Goal of the exercise – Print each of the entries exactly, leaving nothing out.

Collected data
>> start

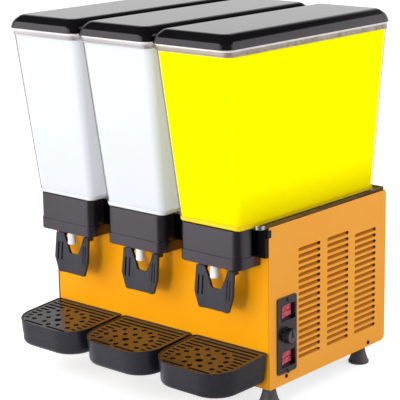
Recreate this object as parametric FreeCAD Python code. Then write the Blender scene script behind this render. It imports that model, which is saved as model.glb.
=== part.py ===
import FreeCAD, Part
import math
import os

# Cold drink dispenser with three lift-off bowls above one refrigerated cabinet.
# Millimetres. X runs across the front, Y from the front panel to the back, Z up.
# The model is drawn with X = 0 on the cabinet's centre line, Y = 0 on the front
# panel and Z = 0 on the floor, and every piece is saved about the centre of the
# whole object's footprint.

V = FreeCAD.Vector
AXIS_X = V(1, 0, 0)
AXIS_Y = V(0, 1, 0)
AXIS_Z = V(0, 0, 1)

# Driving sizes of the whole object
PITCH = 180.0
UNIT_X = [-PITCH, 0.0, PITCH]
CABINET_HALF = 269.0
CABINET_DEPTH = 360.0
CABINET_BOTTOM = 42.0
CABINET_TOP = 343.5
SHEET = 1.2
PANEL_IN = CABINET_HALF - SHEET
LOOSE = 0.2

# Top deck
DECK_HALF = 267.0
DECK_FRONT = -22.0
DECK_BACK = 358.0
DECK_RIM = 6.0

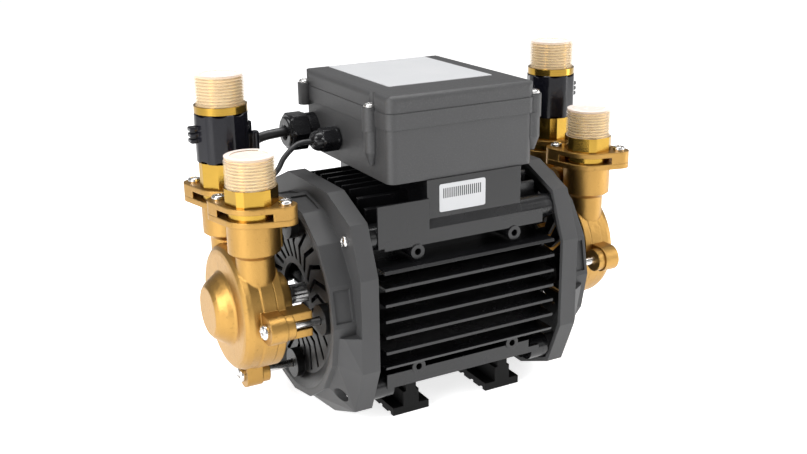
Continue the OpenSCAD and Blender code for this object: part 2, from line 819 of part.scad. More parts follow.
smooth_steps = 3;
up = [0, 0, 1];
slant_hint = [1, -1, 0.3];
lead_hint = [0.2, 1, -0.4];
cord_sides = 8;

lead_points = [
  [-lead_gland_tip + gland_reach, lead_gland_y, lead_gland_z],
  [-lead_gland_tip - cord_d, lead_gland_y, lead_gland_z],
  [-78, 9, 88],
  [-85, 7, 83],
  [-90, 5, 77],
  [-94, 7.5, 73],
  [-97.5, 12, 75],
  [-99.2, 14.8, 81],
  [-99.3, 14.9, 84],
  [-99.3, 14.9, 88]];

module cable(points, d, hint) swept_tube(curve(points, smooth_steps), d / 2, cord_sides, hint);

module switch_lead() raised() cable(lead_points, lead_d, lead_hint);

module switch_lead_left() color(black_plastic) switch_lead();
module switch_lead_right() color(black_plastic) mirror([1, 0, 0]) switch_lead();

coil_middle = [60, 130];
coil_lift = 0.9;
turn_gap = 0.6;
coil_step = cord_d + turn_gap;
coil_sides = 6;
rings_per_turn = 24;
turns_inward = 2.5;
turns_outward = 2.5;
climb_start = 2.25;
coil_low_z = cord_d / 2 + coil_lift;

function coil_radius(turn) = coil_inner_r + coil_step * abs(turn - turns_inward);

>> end

Answer for the task –
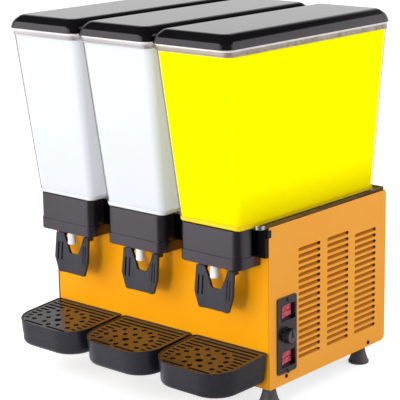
Recreate this object as parametric FreeCAD Python code. Then write the Blender scene script behind this render. It imports that model, which is saved as model.glb.
=== part.py ===
import FreeCAD, Part
import math
import os

# Cold drink dispenser with three lift-off bowls above one refrigerated cabinet.
# Millimetres. X runs across the front, Y from the front panel to the back, Z up.
# The model is drawn with X = 0 on the cabinet's centre line, Y = 0 on the front
# panel and Z = 0 on the floor, and every piece is saved about the centre of the
# whole object's footprint.

V = FreeCAD.Vector
AXIS_X = V(1, 0, 0)
AXIS_Y = V(0, 1, 0)
AXIS_Z = V(0, 0, 1)

# Driving sizes of the whole object
PITCH = 180.0
UNIT_X = [-PITCH, 0.0, PITCH]
CABINET_HALF = 269.0
CABINET_DEPTH = 360.0
CABINET_BOTTOM = 42.0
CABINET_TOP = 343.5
SHEET = 1.2
PANEL_IN = CABINET_HALF - SHEET
LOOSE = 0.2

# Top deck
DECK_HALF = 267.0
DECK_FRONT = -22.0
DECK_BACK = 358.0
DECK_RIM = 6.0

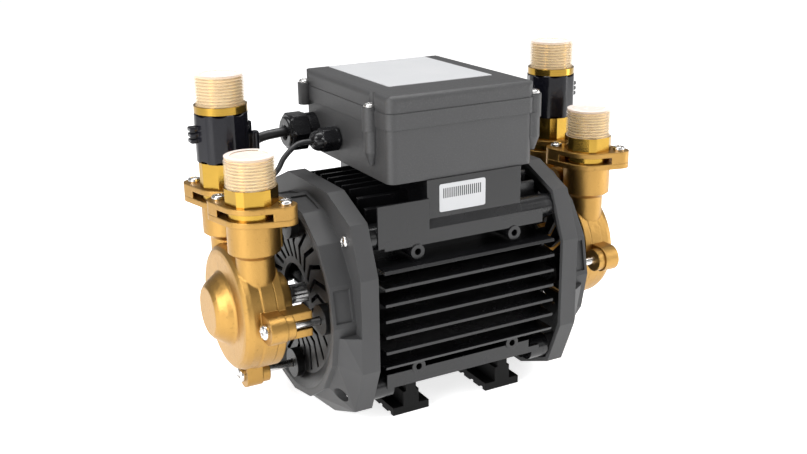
Continue the OpenSCAD and Blender code for this object: part 2, from line 819 of part.scad. More parts follow.
smooth_steps = 3;
up = [0, 0, 1];
slant_hint = [1, -1, 0.3];
lead_hint = [0.2, 1, -0.4];
cord_sides = 8;

lead_points = [
  [-lead_gland_tip + gland_reach, lead_gland_y, lead_gland_z],
  [-lead_gland_tip - cord_d, lead_gland_y, lead_gland_z],
  [-78, 9, 88],
  [-85, 7, 83],
  [-90, 5, 77],
  [-94, 7.5, 73],
  [-97.5, 12, 75],
  [-99.2, 14.8, 81],
  [-99.3, 14.9, 84],
  [-99.3, 14.9, 88]];

module cable(points, d, hint) swept_tube(curve(points, smooth_steps), d / 2, cord_sides, hint);

module switch_lead() raised() cable(lead_points, lead_d, lead_hint);

module switch_lead_left() color(black_plastic) switch_lead();
module switch_lead_right() color(black_plastic) mirror([1, 0, 0]) switch_lead();

coil_middle = [60, 130];
coil_lift = 0.9;
turn_gap = 0.6;
coil_step = cord_d + turn_gap;
coil_sides = 6;
rings_per_turn = 24;
turns_inward = 2.5;
turns_outward = 2.5;
climb_start = 2.25;
coil_low_z = cord_d / 2 + coil_lift;

function coil_radius(turn) = coil_inner_r + coil_step * abs(turn - turns_inward);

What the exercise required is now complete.